Given request:
Collect all lines from the listing that include the string "record".

Dataset rows:
________________________________________
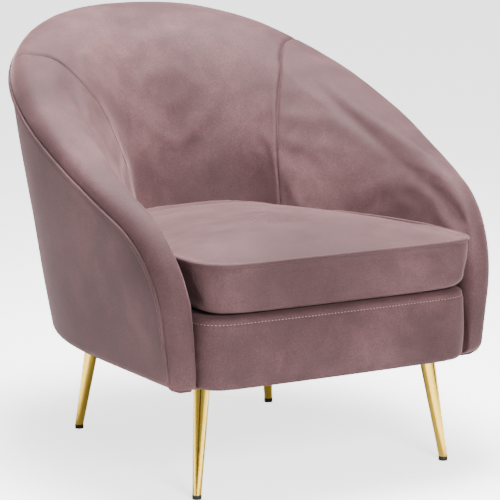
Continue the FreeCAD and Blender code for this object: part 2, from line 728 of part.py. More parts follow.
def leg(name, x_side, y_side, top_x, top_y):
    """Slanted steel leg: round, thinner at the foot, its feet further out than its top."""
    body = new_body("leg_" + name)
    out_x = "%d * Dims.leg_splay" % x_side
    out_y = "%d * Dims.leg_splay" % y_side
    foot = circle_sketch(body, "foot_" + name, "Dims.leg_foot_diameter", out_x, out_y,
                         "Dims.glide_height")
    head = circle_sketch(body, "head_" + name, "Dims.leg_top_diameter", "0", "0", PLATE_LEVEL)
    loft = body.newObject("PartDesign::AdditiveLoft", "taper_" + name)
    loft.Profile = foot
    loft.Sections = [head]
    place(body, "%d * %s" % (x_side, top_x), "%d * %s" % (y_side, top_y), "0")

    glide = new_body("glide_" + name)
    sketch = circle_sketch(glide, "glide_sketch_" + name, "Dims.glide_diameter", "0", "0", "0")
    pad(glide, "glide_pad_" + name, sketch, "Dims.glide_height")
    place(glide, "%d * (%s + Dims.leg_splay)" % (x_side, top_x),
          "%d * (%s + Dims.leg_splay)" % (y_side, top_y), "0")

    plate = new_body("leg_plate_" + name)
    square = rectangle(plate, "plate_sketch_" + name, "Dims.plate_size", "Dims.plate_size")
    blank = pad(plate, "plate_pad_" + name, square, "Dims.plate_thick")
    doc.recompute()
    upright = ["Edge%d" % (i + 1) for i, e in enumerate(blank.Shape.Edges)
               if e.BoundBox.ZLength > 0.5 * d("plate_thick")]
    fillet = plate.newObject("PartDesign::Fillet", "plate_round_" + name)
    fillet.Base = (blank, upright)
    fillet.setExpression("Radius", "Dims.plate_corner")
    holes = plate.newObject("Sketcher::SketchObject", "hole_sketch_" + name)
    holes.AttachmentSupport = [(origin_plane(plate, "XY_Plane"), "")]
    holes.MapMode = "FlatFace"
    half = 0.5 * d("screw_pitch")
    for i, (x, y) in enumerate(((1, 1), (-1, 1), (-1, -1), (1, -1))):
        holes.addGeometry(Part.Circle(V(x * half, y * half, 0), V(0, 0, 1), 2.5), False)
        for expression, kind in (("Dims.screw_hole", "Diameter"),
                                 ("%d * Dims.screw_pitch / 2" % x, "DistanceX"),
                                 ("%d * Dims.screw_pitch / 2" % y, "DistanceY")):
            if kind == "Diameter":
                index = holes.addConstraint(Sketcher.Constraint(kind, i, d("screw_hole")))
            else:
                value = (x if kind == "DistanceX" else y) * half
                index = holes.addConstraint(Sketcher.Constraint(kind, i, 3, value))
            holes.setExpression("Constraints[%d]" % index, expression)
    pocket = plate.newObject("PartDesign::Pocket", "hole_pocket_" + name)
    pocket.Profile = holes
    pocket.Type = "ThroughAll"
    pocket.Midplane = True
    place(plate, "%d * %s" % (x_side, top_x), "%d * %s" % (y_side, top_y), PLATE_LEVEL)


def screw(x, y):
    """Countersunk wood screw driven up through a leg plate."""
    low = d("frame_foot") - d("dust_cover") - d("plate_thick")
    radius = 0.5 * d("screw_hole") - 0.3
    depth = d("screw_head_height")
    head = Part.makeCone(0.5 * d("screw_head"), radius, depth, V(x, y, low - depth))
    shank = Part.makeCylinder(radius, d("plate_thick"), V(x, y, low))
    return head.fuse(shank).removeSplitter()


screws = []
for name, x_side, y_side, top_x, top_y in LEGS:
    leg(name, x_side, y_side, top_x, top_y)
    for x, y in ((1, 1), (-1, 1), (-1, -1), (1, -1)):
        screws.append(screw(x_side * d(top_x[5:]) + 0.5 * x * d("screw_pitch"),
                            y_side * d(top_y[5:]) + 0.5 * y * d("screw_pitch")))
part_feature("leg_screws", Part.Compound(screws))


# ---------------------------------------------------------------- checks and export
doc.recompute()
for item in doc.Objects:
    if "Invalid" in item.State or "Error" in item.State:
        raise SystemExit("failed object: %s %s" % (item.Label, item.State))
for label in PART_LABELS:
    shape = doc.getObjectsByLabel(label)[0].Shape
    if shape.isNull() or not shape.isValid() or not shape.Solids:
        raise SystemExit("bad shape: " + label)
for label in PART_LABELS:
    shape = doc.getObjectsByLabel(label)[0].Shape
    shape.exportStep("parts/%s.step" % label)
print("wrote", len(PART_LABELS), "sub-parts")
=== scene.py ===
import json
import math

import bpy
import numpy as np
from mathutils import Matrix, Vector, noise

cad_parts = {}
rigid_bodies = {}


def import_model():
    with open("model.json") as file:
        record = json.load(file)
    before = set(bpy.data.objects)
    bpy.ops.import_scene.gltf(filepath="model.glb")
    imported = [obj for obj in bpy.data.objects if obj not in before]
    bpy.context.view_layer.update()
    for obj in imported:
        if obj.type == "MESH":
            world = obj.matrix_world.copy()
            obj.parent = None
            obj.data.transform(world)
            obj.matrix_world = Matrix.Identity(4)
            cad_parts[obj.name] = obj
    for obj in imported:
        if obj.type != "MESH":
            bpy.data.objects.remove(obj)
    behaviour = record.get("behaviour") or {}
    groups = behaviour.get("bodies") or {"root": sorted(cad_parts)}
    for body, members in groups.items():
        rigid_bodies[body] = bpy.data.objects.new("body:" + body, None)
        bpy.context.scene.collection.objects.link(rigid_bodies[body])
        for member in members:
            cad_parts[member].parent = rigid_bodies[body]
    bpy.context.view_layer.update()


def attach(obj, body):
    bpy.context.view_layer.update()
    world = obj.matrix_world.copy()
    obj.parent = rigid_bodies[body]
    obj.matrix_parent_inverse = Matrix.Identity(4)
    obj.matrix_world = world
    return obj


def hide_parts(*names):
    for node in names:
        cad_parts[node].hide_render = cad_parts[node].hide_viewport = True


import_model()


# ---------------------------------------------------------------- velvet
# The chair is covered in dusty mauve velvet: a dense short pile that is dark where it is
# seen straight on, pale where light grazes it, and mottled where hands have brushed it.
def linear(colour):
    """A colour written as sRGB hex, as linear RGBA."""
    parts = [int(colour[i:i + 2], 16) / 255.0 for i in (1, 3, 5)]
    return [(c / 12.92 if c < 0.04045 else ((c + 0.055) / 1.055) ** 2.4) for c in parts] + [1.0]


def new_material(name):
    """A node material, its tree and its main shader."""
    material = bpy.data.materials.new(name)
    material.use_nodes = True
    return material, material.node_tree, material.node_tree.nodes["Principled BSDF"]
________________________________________
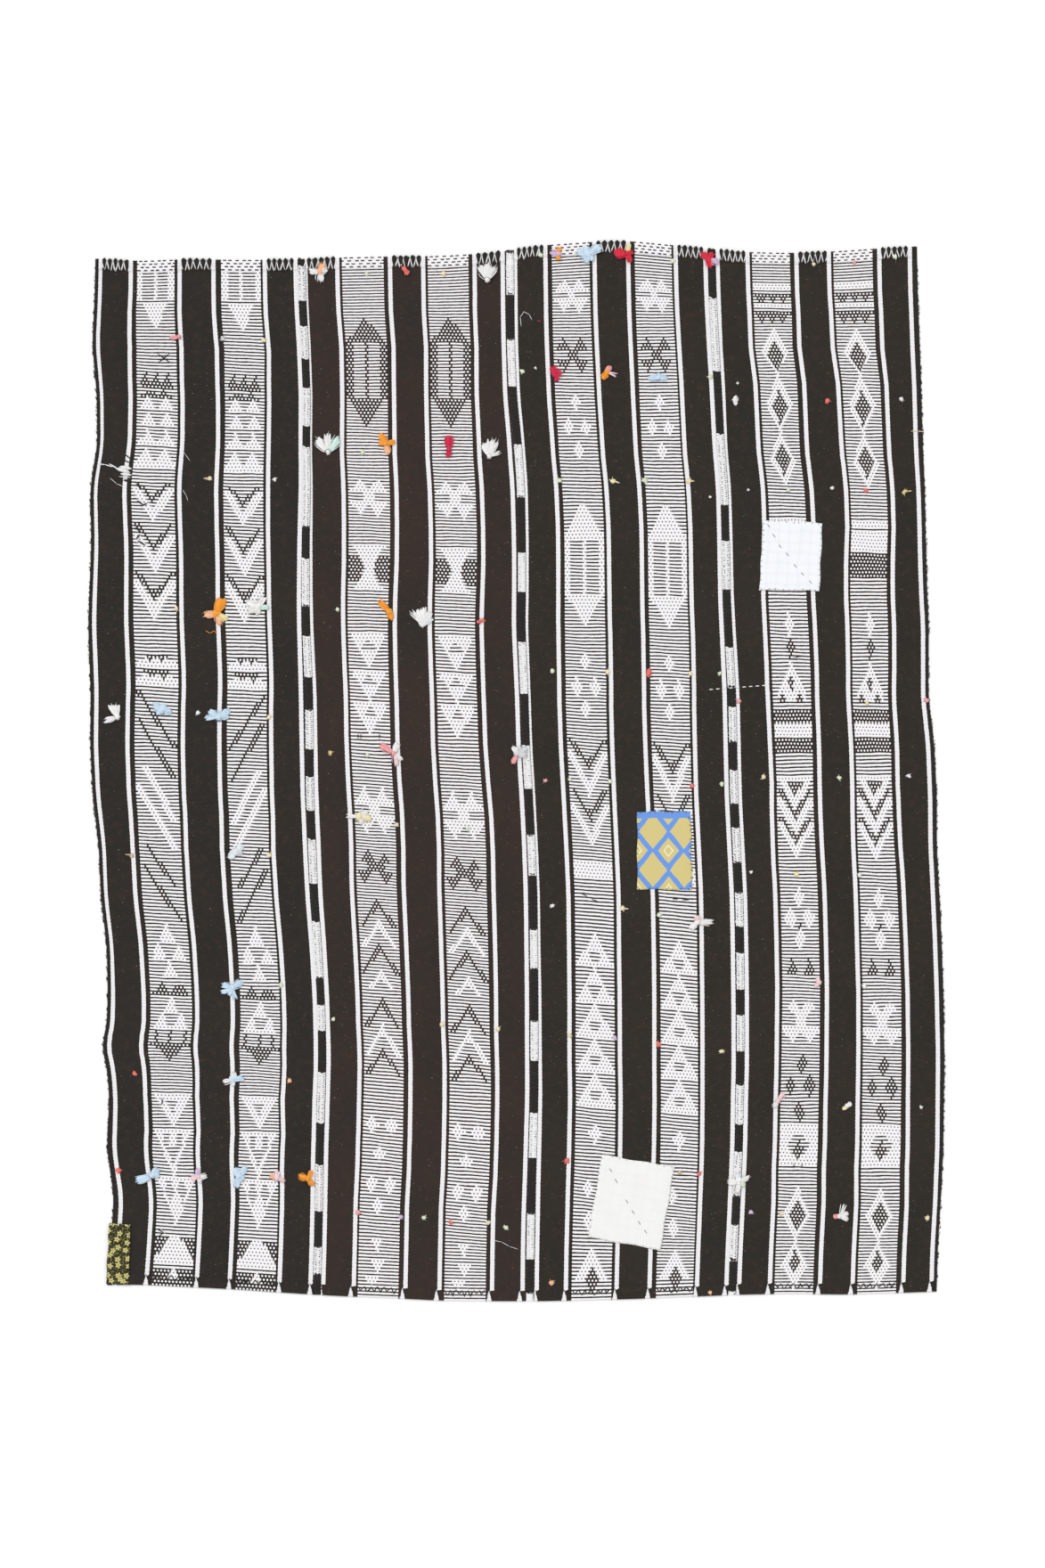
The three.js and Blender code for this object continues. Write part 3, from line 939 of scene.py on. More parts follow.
________________________________________
Response:
        record = json.load(file)
    behaviour = record.get("behaviour") or {}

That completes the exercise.